━━ Extracted information ━━
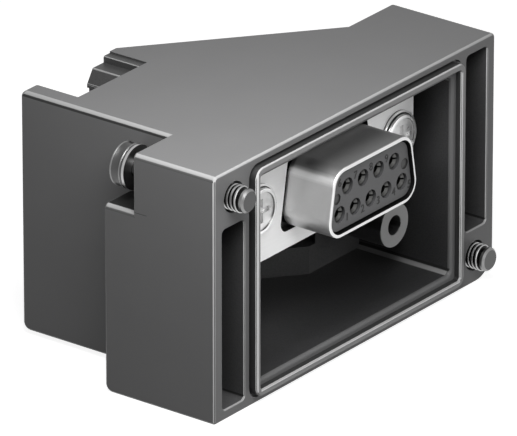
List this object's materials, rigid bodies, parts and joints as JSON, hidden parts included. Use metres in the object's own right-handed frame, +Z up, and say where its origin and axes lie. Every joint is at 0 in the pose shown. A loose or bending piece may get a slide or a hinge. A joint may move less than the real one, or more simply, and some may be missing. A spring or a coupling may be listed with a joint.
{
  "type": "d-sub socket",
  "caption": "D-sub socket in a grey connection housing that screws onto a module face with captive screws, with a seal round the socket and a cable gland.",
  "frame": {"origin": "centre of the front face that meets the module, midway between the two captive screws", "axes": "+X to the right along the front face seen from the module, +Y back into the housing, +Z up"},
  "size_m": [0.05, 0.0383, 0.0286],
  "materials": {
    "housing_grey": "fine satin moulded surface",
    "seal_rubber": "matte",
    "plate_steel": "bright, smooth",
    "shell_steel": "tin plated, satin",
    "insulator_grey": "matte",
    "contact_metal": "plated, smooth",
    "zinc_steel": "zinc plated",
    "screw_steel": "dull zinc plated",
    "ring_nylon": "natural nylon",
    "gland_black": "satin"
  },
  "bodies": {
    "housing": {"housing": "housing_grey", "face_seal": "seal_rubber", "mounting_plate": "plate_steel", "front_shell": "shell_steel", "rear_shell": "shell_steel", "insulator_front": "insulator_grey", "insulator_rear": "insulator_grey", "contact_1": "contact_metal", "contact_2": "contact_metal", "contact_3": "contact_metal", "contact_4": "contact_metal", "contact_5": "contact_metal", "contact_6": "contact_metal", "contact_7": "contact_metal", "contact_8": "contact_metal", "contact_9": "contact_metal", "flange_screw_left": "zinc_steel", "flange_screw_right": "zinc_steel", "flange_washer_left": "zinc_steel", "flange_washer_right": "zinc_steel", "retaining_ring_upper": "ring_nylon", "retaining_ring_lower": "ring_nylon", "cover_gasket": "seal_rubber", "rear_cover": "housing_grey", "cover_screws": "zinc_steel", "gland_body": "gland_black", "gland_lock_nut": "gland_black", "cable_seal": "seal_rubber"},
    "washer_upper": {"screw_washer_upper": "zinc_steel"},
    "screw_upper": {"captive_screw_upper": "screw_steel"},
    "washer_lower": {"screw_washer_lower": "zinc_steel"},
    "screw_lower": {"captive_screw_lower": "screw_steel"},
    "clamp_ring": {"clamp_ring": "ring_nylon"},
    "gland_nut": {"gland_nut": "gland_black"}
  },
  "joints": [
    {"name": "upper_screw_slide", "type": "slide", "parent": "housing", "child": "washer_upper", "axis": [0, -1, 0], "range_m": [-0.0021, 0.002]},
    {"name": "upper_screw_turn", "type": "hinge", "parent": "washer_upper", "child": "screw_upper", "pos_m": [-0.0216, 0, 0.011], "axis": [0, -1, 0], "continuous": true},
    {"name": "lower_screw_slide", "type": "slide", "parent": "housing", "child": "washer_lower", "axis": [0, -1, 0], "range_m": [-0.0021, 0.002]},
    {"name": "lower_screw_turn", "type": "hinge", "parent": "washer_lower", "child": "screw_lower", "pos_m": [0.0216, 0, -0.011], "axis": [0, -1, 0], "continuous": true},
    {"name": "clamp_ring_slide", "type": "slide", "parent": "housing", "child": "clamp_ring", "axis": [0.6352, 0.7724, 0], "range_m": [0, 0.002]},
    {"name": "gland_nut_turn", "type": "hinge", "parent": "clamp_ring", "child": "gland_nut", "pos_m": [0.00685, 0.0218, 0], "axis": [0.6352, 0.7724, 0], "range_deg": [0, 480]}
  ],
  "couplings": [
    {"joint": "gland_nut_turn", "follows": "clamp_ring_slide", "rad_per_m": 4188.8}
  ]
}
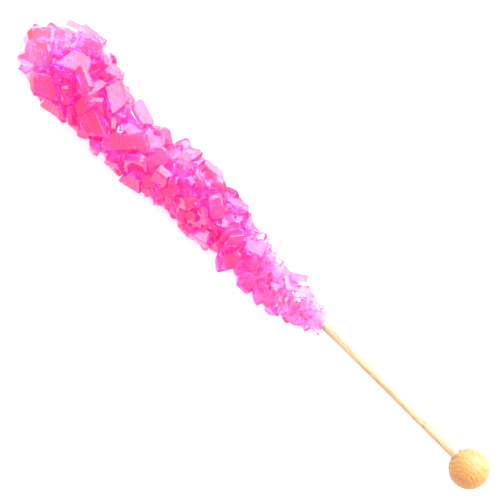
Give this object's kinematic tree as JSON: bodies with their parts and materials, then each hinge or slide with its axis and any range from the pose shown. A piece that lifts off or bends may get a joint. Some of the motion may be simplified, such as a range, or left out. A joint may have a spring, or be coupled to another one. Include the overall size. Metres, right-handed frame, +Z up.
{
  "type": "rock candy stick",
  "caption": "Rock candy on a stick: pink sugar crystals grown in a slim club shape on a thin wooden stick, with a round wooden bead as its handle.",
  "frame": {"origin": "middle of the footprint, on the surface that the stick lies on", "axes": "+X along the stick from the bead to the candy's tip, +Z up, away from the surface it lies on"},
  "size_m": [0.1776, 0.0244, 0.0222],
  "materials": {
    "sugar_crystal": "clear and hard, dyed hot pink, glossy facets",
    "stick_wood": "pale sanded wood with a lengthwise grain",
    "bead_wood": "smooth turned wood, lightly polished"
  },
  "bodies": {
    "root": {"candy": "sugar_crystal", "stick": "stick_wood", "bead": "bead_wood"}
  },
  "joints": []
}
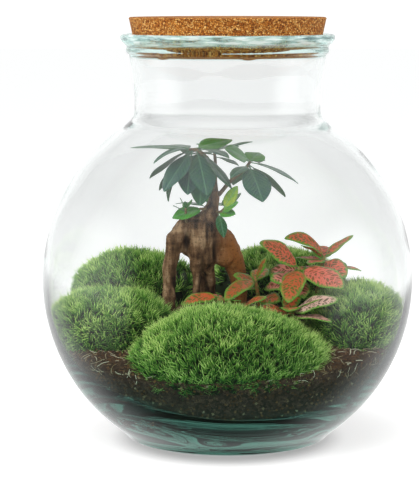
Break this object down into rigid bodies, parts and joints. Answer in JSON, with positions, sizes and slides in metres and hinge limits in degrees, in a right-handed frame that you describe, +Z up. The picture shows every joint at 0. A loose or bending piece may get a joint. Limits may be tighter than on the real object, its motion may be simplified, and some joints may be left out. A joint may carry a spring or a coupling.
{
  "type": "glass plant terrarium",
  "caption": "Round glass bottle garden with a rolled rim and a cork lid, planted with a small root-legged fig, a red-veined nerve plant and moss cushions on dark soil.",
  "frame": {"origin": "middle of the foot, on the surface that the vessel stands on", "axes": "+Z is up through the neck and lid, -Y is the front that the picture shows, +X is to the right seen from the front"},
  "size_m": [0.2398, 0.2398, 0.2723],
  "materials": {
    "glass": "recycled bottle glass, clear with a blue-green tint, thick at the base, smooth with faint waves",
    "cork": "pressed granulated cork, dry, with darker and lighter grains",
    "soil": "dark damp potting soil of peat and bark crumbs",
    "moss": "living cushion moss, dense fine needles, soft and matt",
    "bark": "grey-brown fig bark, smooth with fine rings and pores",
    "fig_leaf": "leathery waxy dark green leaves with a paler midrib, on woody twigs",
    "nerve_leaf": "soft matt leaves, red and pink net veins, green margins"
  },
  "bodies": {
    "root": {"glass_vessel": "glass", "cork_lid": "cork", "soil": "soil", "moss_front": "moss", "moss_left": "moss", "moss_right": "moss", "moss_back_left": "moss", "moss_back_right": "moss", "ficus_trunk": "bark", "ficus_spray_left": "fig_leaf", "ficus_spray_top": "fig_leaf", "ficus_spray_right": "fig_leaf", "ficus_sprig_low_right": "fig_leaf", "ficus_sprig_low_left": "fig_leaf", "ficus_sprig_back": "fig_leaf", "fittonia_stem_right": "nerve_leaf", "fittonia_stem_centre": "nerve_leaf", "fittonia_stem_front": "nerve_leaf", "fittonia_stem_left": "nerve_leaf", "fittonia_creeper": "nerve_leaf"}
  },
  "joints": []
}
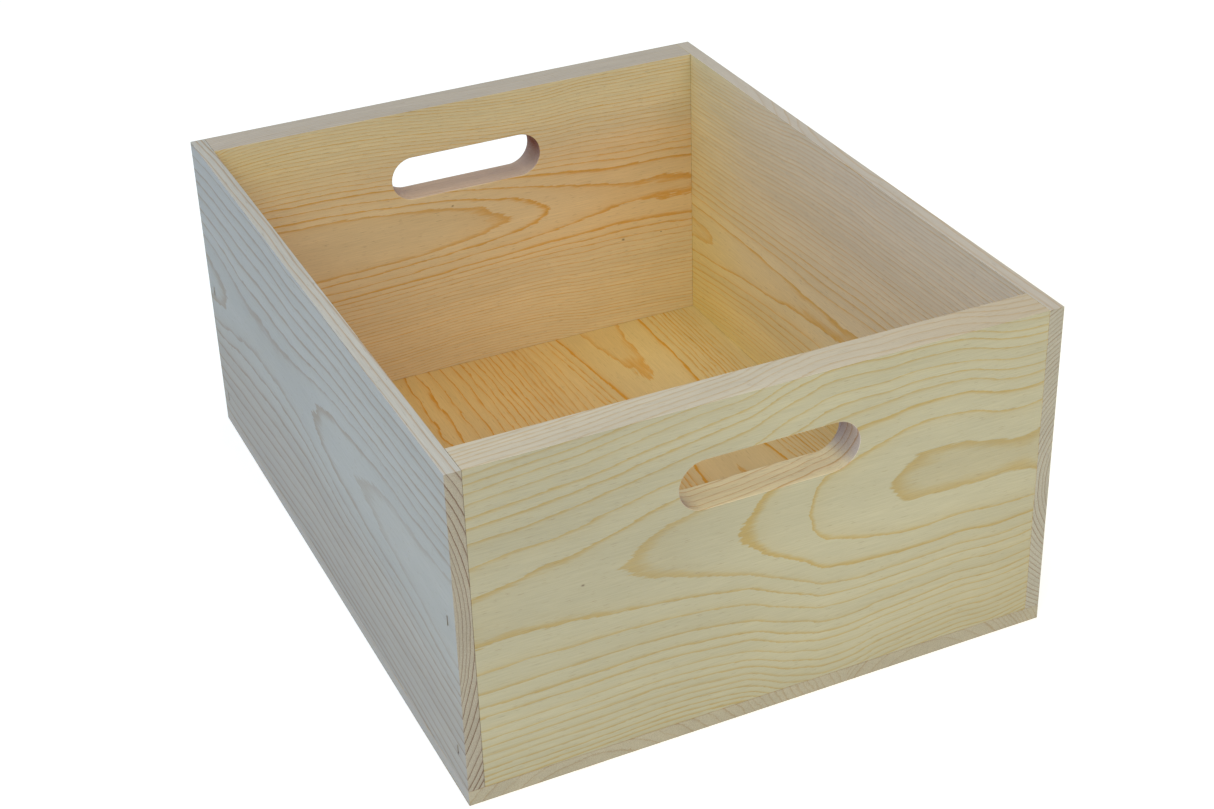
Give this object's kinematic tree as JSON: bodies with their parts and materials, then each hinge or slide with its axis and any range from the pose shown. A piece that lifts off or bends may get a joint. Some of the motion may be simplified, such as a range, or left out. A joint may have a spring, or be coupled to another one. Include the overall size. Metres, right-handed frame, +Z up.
━━━
Please reproduce each record precisely as written.

▶ Response:
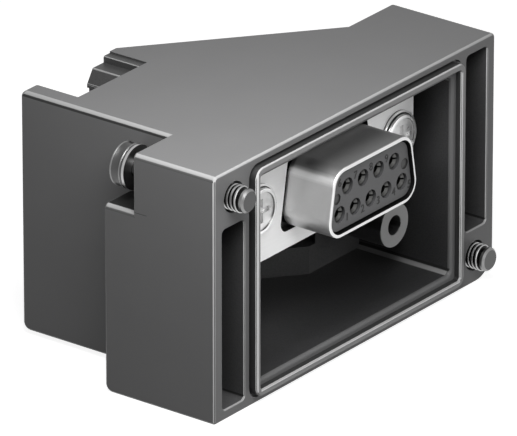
List this object's materials, rigid bodies, parts and joints as JSON, hidden parts included. Use metres in the object's own right-handed frame, +Z up, and say where its origin and axes lie. Every joint is at 0 in the pose shown. A loose or bending piece may get a slide or a hinge. A joint may move less than the real one, or more simply, and some may be missing. A spring or a coupling may be listed with a joint.
{
  "type": "d-sub socket",
  "caption": "D-sub socket in a grey connection housing that screws onto a module face with captive screws, with a seal round the socket and a cable gland.",
  "frame": {"origin": "centre of the front face that meets the module, midway between the two captive screws", "axes": "+X to the right along the front face seen from the module, +Y back into the housing, +Z up"},
  "size_m": [0.05, 0.0383, 0.0286],
  "materials": {
    "housing_grey": "fine satin moulded surface",
    "seal_rubber": "matte",
    "plate_steel": "bright, smooth",
    "shell_steel": "tin plated, satin",
    "insulator_grey": "matte",
    "contact_metal": "plated, smooth",
    "zinc_steel": "zinc plated",
    "screw_steel": "dull zinc plated",
    "ring_nylon": "natural nylon",
    "gland_black": "satin"
  },
  "bodies": {
    "housing": {"housing": "housing_grey", "face_seal": "seal_rubber", "mounting_plate": "plate_steel", "front_shell": "shell_steel", "rear_shell": "shell_steel", "insulator_front": "insulator_grey", "insulator_rear": "insulator_grey", "contact_1": "contact_metal", "contact_2": "contact_metal", "contact_3": "contact_metal", "contact_4": "contact_metal", "contact_5": "contact_metal", "contact_6": "contact_metal", "contact_7": "contact_metal", "contact_8": "contact_metal", "contact_9": "contact_metal", "flange_screw_left": "zinc_steel", "flange_screw_right": "zinc_steel", "flange_washer_left": "zinc_steel", "flange_washer_right": "zinc_steel", "retaining_ring_upper": "ring_nylon", "retaining_ring_lower": "ring_nylon", "cover_gasket": "seal_rubber", "rear_cover": "housing_grey", "cover_screws": "zinc_steel", "gland_body": "gland_black", "gland_lock_nut": "gland_black", "cable_seal": "seal_rubber"},
    "washer_upper": {"screw_washer_upper": "zinc_steel"},
    "screw_upper": {"captive_screw_upper": "screw_steel"},
    "washer_lower": {"screw_washer_lower": "zinc_steel"},
    "screw_lower": {"captive_screw_lower": "screw_steel"},
    "clamp_ring": {"clamp_ring": "ring_nylon"},
    "gland_nut": {"gland_nut": "gland_black"}
  },
  "joints": [
    {"name": "upper_screw_slide", "type": "slide", "parent": "housing", "child": "washer_upper", "axis": [0, -1, 0], "range_m": [-0.0021, 0.002]},
    {"name": "upper_screw_turn", "type": "hinge", "parent": "washer_upper", "child": "screw_upper", "pos_m": [-0.0216, 0, 0.011], "axis": [0, -1, 0], "continuous": true},
    {"name": "lower_screw_slide", "type": "slide", "parent": "housing", "child": "washer_lower", "axis": [0, -1, 0], "range_m": [-0.0021, 0.002]},
    {"name": "lower_screw_turn", "type": "hinge", "parent": "washer_lower", "child": "screw_lower", "pos_m": [0.0216, 0, -0.011], "axis": [0, -1, 0], "continuous": true},
    {"name": "clamp_ring_slide", "type": "slide", "parent": "housing", "child": "clamp_ring", "axis": [0.6352, 0.7724, 0], "range_m": [0, 0.002]},
    {"name": "gland_nut_turn", "type": "hinge", "parent": "clamp_ring", "child": "gland_nut", "pos_m": [0.00685, 0.0218, 0], "axis": [0.6352, 0.7724, 0], "range_deg": [0, 480]}
  ],
  "couplings": [
    {"joint": "gland_nut_turn", "follows": "clamp_ring_slide", "rad_per_m": 4188.8}
  ]
}
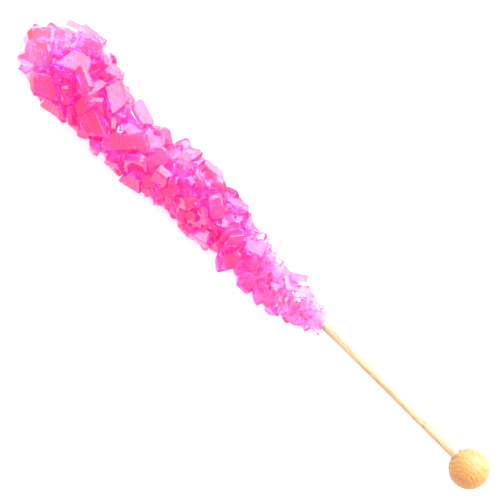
Give this object's kinematic tree as JSON: bodies with their parts and materials, then each hinge or slide with its axis and any range from the pose shown. A piece that lifts off or bends may get a joint. Some of the motion may be simplified, such as a range, or left out. A joint may have a spring, or be coupled to another one. Include the overall size. Metres, right-handed frame, +Z up.
{
  "type": "rock candy stick",
  "caption": "Rock candy on a stick: pink sugar crystals grown in a slim club shape on a thin wooden stick, with a round wooden bead as its handle.",
  "frame": {"origin": "middle of the footprint, on the surface that the stick lies on", "axes": "+X along the stick from the bead to the candy's tip, +Z up, away from the surface it lies on"},
  "size_m": [0.1776, 0.0244, 0.0222],
  "materials": {
    "sugar_crystal": "clear and hard, dyed hot pink, glossy facets",
    "stick_wood": "pale sanded wood with a lengthwise grain",
    "bead_wood": "smooth turned wood, lightly polished"
  },
  "bodies": {
    "root": {"candy": "sugar_crystal", "stick": "stick_wood", "bead": "bead_wood"}
  },
  "joints": []
}
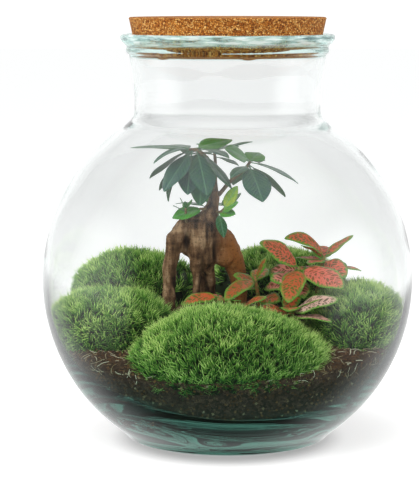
Break this object down into rigid bodies, parts and joints. Answer in JSON, with positions, sizes and slides in metres and hinge limits in degrees, in a right-handed frame that you describe, +Z up. The picture shows every joint at 0. A loose or bending piece may get a joint. Limits may be tighter than on the real object, its motion may be simplified, and some joints may be left out. A joint may carry a spring or a coupling.
{
  "type": "glass plant terrarium",
  "caption": "Round glass bottle garden with a rolled rim and a cork lid, planted with a small root-legged fig, a red-veined nerve plant and moss cushions on dark soil.",
  "frame": {"origin": "middle of the foot, on the surface that the vessel stands on", "axes": "+Z is up through the neck and lid, -Y is the front that the picture shows, +X is to the right seen from the front"},
  "size_m": [0.2398, 0.2398, 0.2723],
  "materials": {
    "glass": "recycled bottle glass, clear with a blue-green tint, thick at the base, smooth with faint waves",
    "cork": "pressed granulated cork, dry, with darker and lighter grains",
    "soil": "dark damp potting soil of peat and bark crumbs",
    "moss": "living cushion moss, dense fine needles, soft and matt",
    "bark": "grey-brown fig bark, smooth with fine rings and pores",
    "fig_leaf": "leathery waxy dark green leaves with a paler midrib, on woody twigs",
    "nerve_leaf": "soft matt leaves, red and pink net veins, green margins"
  },
  "bodies": {
    "root": {"glass_vessel": "glass", "cork_lid": "cork", "soil": "soil", "moss_front": "moss", "moss_left": "moss", "moss_right": "moss", "moss_back_left": "moss", "moss_back_right": "moss", "ficus_trunk": "bark", "ficus_spray_left": "fig_leaf", "ficus_spray_top": "fig_leaf", "ficus_spray_right": "fig_leaf", "ficus_sprig_low_right": "fig_leaf", "ficus_sprig_low_left": "fig_leaf", "ficus_sprig_back": "fig_leaf", "fittonia_stem_right": "nerve_leaf", "fittonia_stem_centre": "nerve_leaf", "fittonia_stem_front": "nerve_leaf", "fittonia_stem_left": "nerve_leaf", "fittonia_creeper": "nerve_leaf"}
  },
  "joints": []
}
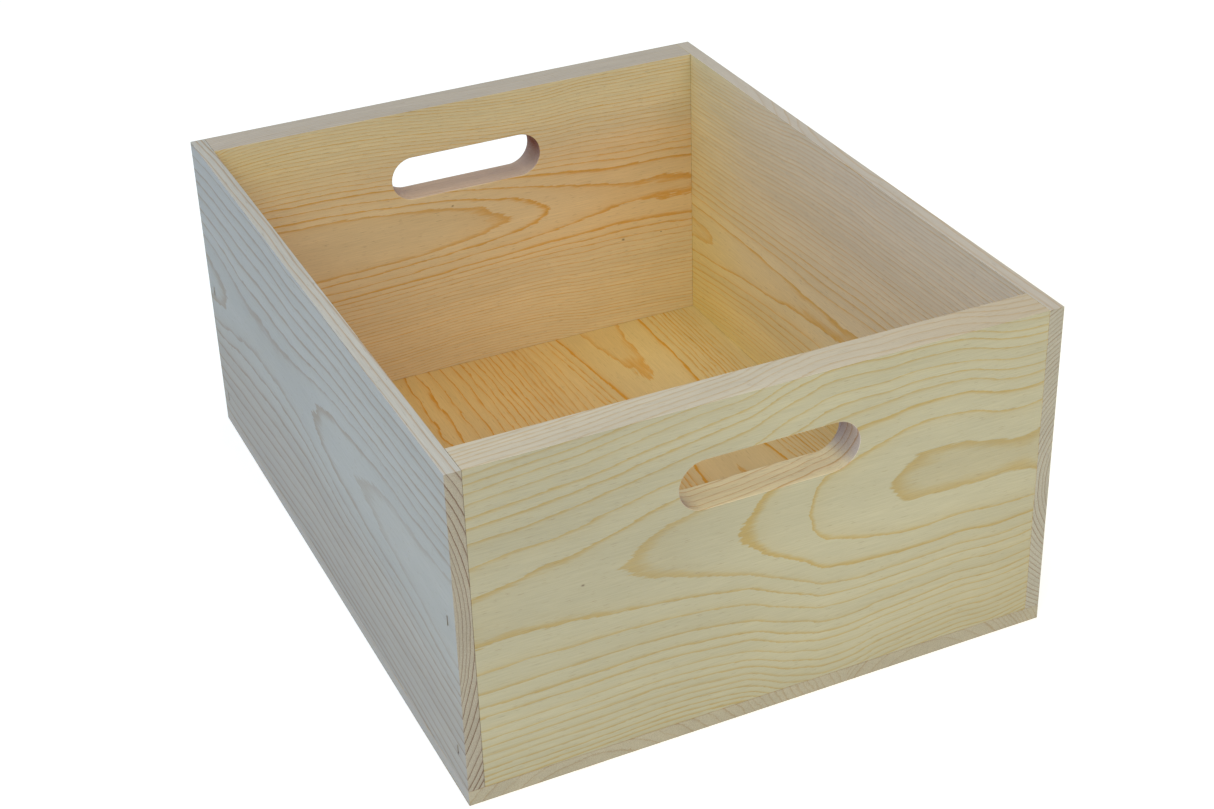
Give this object's kinematic tree as JSON: bodies with their parts and materials, then each hinge or slide with its axis and any range from the pose shown. A piece that lifts off or bends may get a joint. Some of the motion may be simplified, such as a range, or left out. A joint may have a spring, or be coupled to another one. Include the overall size. Metres, right-handed frame, +Z up.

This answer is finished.